┌─ Information supplied
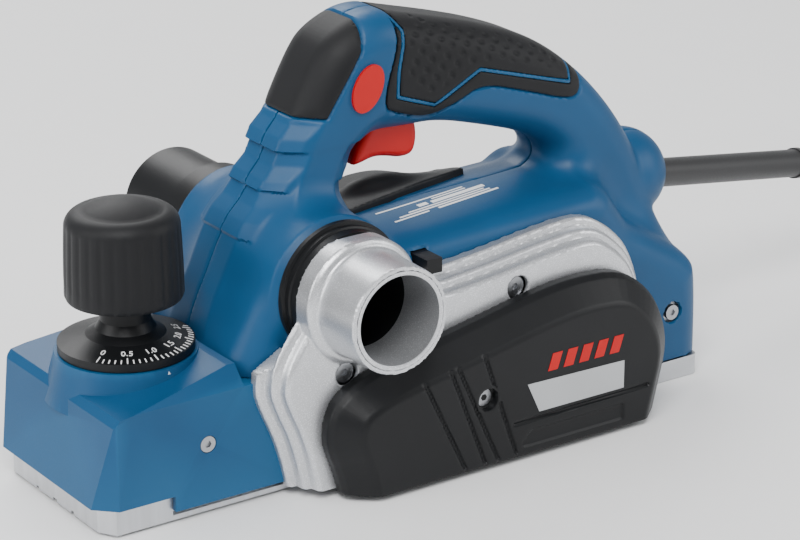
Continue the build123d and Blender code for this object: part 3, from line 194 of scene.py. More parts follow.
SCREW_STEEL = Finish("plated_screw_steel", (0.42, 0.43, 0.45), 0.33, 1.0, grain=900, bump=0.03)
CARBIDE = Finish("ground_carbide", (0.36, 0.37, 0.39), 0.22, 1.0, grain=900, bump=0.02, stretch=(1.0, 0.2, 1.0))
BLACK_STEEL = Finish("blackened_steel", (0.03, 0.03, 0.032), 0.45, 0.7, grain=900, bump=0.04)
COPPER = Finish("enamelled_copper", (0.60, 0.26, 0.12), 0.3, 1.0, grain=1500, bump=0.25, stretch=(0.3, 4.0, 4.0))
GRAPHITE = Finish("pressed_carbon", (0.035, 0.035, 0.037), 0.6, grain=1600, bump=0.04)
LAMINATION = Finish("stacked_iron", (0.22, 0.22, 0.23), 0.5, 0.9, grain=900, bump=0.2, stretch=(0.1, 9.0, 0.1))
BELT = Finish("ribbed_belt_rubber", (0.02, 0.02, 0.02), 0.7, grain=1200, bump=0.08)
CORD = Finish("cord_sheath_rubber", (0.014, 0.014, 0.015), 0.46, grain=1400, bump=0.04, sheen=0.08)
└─
*Exercise details*.
Print all of the data exactly as it was given.

*The reply*.
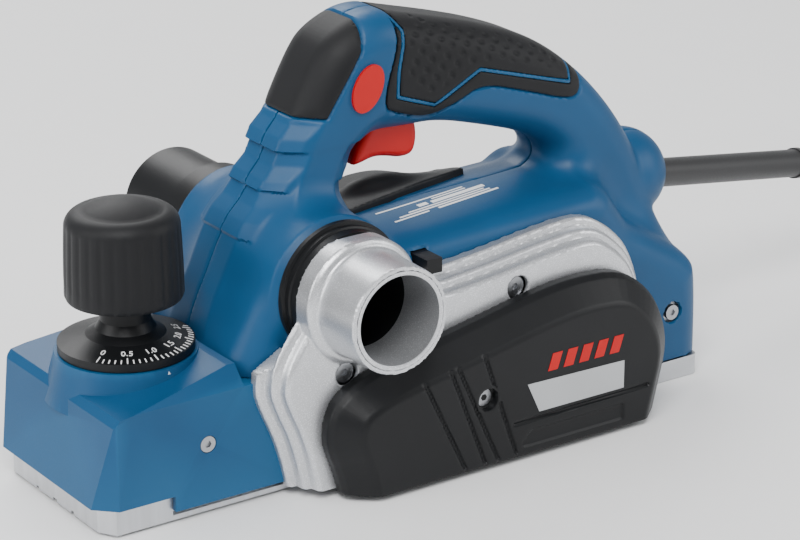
Continue the build123d and Blender code for this object: part 3, from line 194 of scene.py. More parts follow.
SCREW_STEEL = Finish("plated_screw_steel", (0.42, 0.43, 0.45), 0.33, 1.0, grain=900, bump=0.03)
CARBIDE = Finish("ground_carbide", (0.36, 0.37, 0.39), 0.22, 1.0, grain=900, bump=0.02, stretch=(1.0, 0.2, 1.0))
BLACK_STEEL = Finish("blackened_steel", (0.03, 0.03, 0.032), 0.45, 0.7, grain=900, bump=0.04)
COPPER = Finish("enamelled_copper", (0.60, 0.26, 0.12), 0.3, 1.0, grain=1500, bump=0.25, stretch=(0.3, 4.0, 4.0))
GRAPHITE = Finish("pressed_carbon", (0.035, 0.035, 0.037), 0.6, grain=1600, bump=0.04)
LAMINATION = Finish("stacked_iron", (0.22, 0.22, 0.23), 0.5, 0.9, grain=900, bump=0.2, stretch=(0.1, 9.0, 0.1))
BELT = Finish("ribbed_belt_rubber", (0.02, 0.02, 0.02), 0.7, grain=1200, bump=0.08)
CORD = Finish("cord_sheath_rubber", (0.014, 0.014, 0.015), 0.46, grain=1400, bump=0.04, sheen=0.08)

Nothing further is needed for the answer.